Phishing scams are made up of two parts. The first part is called link manipulation. They try to make the email look like it came from the actual institution they’re impersonating. They will always include a link to a fake website. These links look like they go to the correct place, but there are technical tricks they can use to make it look like it’s going to one place while really going somewhere else.

The second part of the scam is called website forgery: the site you are sent to from the link in the email will look legitimate, but it isn’t. They may request that you “log in” with your real information, or to provide them with private financial information.

What can be done? Part of the solution is technical. The people who make Internet Explorer, Safari, and Firefox regularly update them to close some of the technical loopholes exploited by the phishers. That’s why it’s important to make sure you are using the most recent version of your internet browser.
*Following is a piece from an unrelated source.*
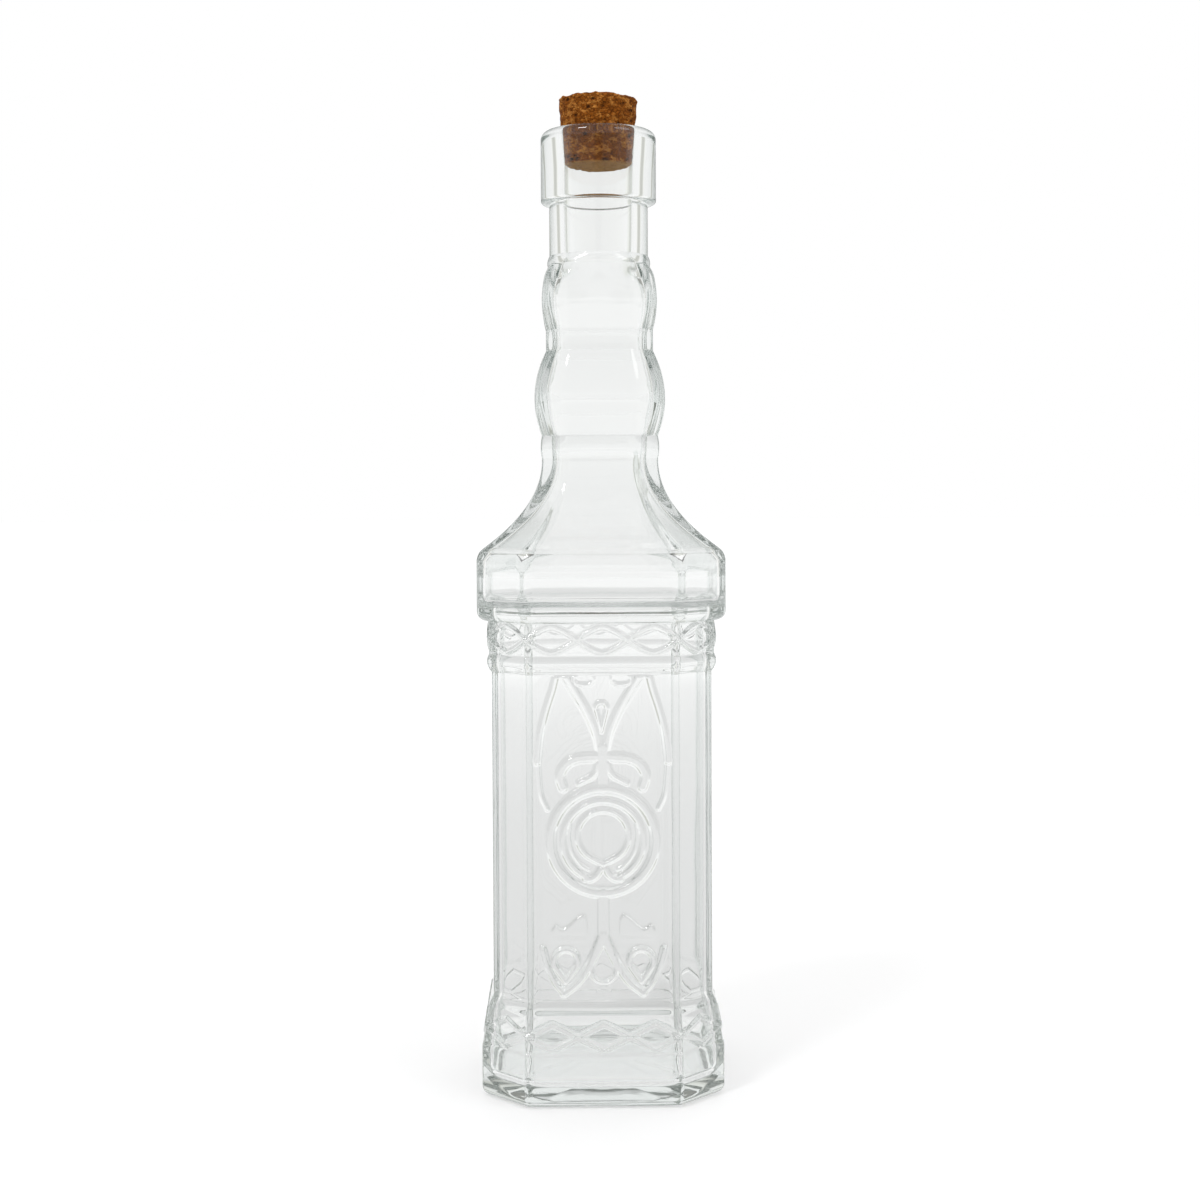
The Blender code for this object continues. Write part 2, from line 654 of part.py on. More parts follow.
def build_bottle(glass):
    """The glass bottle with its bands of diamonds and the ornament of its front."""
    rings = square_rings() + flare_rings() + neck_rings() + bore_rings() + chamber_rings()
    bottle = solid("glass_bottle", rings, glass)
    base_foot, base_top = stepped(BAND_FOOT_STEP), stepped(BAND_TOP_STEP)
    upper = stepped(UPPER_BAND_STEP)
    reliefs = diamond_ridges("base_diamonds", BAND_FOOT, base_foot, BAND_TOP, base_top)
    reliefs += diamond_ridges("upper_diamonds", UPPER_BAND_FOOT, upper, SHOULDER_FOOT, upper)
    moulded(bottle, reliefs + ornament())
    return bottle


def build_cork(cork):
    """The tapered cork; its origin is on its axis at its foot."""
    top_edge = CORK_LENGTH - CORK_EDGE
    rings = []
    for height, inset in ((0, CORK_EDGE), (CORK_EDGE, 0), (top_edge, 0), (CORK_LENGTH, CORK_EDGE)):
        rings.append(ring(height, neck_outline(2 * (cork_radius(height) - inset)), 1.0))
    stopper = solid("cork_stopper", rings, cork)
    stopper.location.z = CORK_FOOT
    return stopper


def main():
    """Builds the bottle and its cork."""
    clear_scene()
    glass = principled("clear_glass", (0.94, 0.97, 0.95), 0.02, transmission=1.0, index=1.52)
    cork = principled("cork", (0.36, 0.17, 0.07), 0.85)
    for obj in (build_bottle(glass), build_cork(cork)):
        obj.data.shade_smooth()
        obj.data.set_sharp_from_angle(angle=SHARP_ANGLE)


main()
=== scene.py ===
"""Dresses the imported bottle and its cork: moulded clear glass, natural cork, a pale floor, soft light.

Lengths are in metres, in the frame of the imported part: the bottle stands on z = 0 and its
ornamented face looks along -Y.
"""

import logging
import math
from dataclasses import astuple, dataclass, replace
from enum import Enum
from typing import Any, Callable, Sequence, Union

import bmesh
import bpy
import numpy as np
from mathutils import Matrix, Vector, noise


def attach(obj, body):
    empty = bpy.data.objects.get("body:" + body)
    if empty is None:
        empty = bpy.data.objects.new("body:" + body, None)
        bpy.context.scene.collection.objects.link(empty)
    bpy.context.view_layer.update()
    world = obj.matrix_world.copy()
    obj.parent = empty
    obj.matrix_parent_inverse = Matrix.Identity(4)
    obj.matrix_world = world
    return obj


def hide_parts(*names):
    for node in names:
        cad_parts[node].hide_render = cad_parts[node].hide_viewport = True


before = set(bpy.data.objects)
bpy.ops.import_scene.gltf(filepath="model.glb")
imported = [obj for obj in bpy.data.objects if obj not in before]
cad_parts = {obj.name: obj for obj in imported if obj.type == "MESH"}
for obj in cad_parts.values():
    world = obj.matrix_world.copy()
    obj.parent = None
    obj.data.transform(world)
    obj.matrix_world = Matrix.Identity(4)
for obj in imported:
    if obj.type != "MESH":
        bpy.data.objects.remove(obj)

log = logging.getLogger("bottle")

Amount = Union[float, np.ndarray]
Colour = tuple[float, float, float]
Face = bmesh.types.BMFace
Piece = bpy.types.Object
Span = tuple[float, float]

BLACK: Colour = (0.0, 0.0, 0.0)
WHITE: Colour = (1.0, 1.0, 1.0)


# Shader maths


def maths(operation: str, reflected: bool = False) -> Callable[["Flow", Any], "Flow"]:
    """Makes one of the socket wrapper's operators.

    Args:
        operation: The Math node's operation.
        reflected: Whether the wrapper is the operator's second value.

    Returns:
        The method, which adds one Math node.
    """
    def add_node(self: "Flow", other: Any) -> "Flow":
        """Adds the Math node for this socket and a value or link."""
        first, second = (other, self) if reflected else (self, other)
        return self.bench.add("ShaderNodeMath", {"operation": operation}, {0: first, 1: second})

    return add_node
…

A good spam filter for your email program will also go a long way towards eliminating many of the phishing emails before they even reach your inbox.

The best way to protect yourself is to know what to look for, and to be suspicious of any incoming email requesting that you divulge private information. There are some telltale signs to look for. Phishing email usually contains an urgent request for personal financial info. There’s almost always a link in the email. Do not use this link. If you want to contact your bank via the internet, open the browser yourself, and type in a known good internet address. You can also contact the company directly and ask them about the email.

Most phishing emails will not contain personal information. They may be addressed to “Dear Valued Customer,” for instance. In contrast, a real email from these institutions usually will contain personal information - perhaps your screen name, or the last four digits of your account. This isn’t foolproof, though. Just because personal information is present doesn’t make an email legitimate, but the lack of any personal information is a strong indicator that it is not.

What should you do if you think you’ve given information to a phishing scam? First, contact the institution concerned right away and let them know. Next, if possible, close the account and start a new one. Then be sure to monitor your bills and statements very closely for anything unusual.

Phishers are rotten, selfish, cowardly, and evil. The more educated and wary you are, the more difficult it is for these scammers to succeed.